Experte: Zweite Infektionswelle nicht sofort erkennbar
Neue Berechnungen österreichischer Covid-19-Simulationsmodellen zeigen, wie sich die Verbreitung bisher entwickelt hat.
Dabei fanden die Wissenschafter heraus, dass die Anzahl der Virusträger, die keine Symptome entwickeln, schon deutlich früher am Höhepunkt angekommen war als bisher gedacht. Im Umkehrschluss mache dieser Umstand das rasche Erkennen einer zweiten Krankheitswelle schwer.
Die Modellrechnungen sind eine gemeinschaftliche Arbeit von Simulationsexperten von der Technischen Universität (TU) Wien und vom TU Wien-Spin-off dwh um Niki Popper, sowie Kollegen von der Medizinischen Universität Wien, dem Complexity Science Hub Vienna (CSH) und der Gesundheit Österreich GmbH, die sich zu einem "COVID Prognose Konsortium" zusammengetan haben.

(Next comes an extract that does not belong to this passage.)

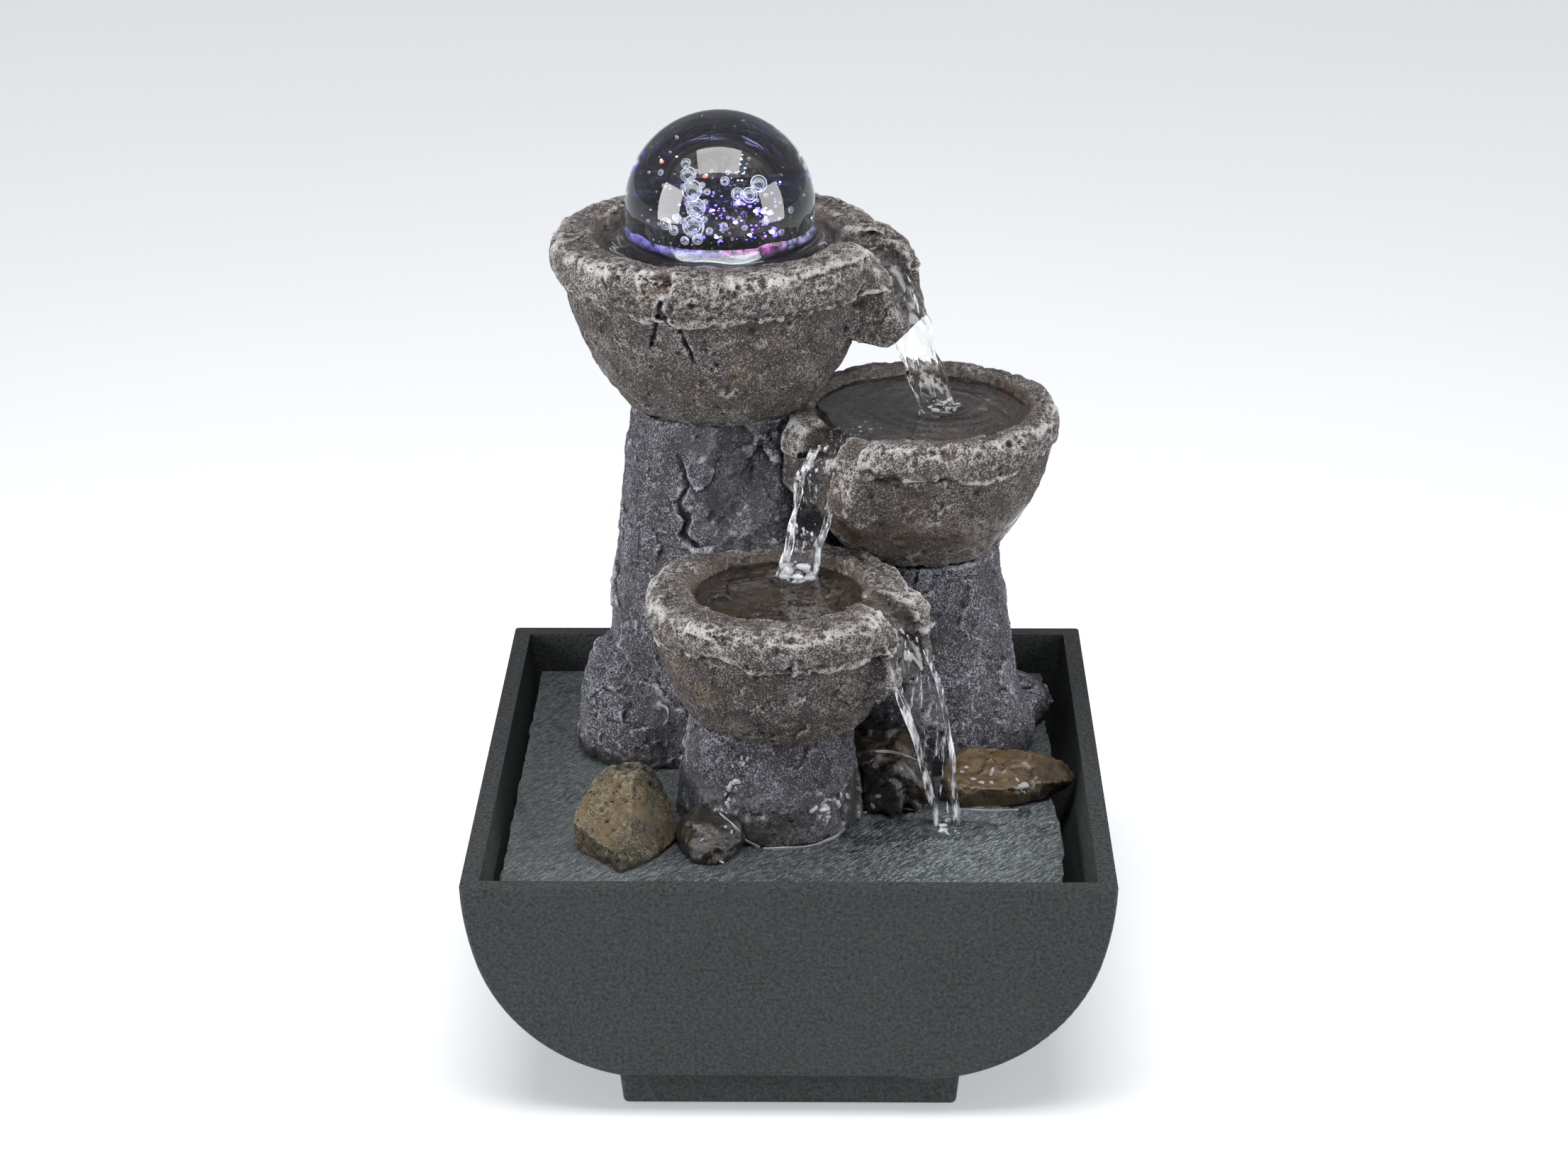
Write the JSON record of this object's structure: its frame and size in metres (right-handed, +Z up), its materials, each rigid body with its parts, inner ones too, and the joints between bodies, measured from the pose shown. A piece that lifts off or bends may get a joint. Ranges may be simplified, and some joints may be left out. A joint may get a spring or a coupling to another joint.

Anhand der etwa durch neue Erkenntnisse zur Dunkelziffer ergänzten Daten schauten die Forscher nun einige Wochen zurück, heißt es am Montag in einer Aussendung der TU Wien.
Dabei legten sie ihr Augenmerk besonders auf die zeitversetzt einsetzenden verschiedenen Phasen der Erkrankung von der Inkubationszeit, über die Zeitspanne mit ersten Symptomen, die Testung mit positivem Ausgang mit Heimquarantäne, bis zum etwaigen Krankenhausaufenthalt mit oder ohne Intensivbetreuung.
Überdies berücksichtigten sie Schätzungen und vorhandene Daten zu Personen, die nie auf SARS-CoV-2 getestet wurden, weil sie einen weitgehend symptomfreien, asymptomatischen Verlauf zeigten, Menschen aber trotzdem anstecken können. Dabei gingen sie davon aus, dass rund die Hälfte der tatsächlichen Träger in diese Gruppe fällt.
Unter dieser Annahme kamen große Unterschiede zutage. Während nämlich die Anzahl der bestätigten Covid-19-Fälle in Österreich bekanntlich Anfang April ihren Höhepunkt ("Peak") erreichte, war es den Experten zufolge bei den asymptomatischen Verläufen schon deutlich früher so weit: In dem Modell wurde in dieser Gruppe der Peak bereits um den 21. März erreicht.
Die Simulationen würden also zeigen, "dass wir den Höhepunkt der Krankheitszahlen der vergangenen Welle schon länger hinter uns haben, als die offiziellen Zahlen zeigen", so Popper.
Umgelegt auf die Zukunft "mahnt uns das allerdings auch zur Vorsicht. Sollte aufgrund der Lockerung von Maßnahmen die Zahl der Infektionen wieder ansteigen, wird es nämlich wieder genau dieselbe Zeitverzögerung geben. Das heißt, wir können den Anstieg in den Tests erst dann bemerken, wenn die wahre Zahl der Infektionen in der Bevölkerung bereits deutlich angestiegen ist", sagte der Simulationsexperte, der zur Vorsicht bei der Einführung einer vielfach als "neue Normalität" bezeichneten Situation mit weniger Beschränkungen rät.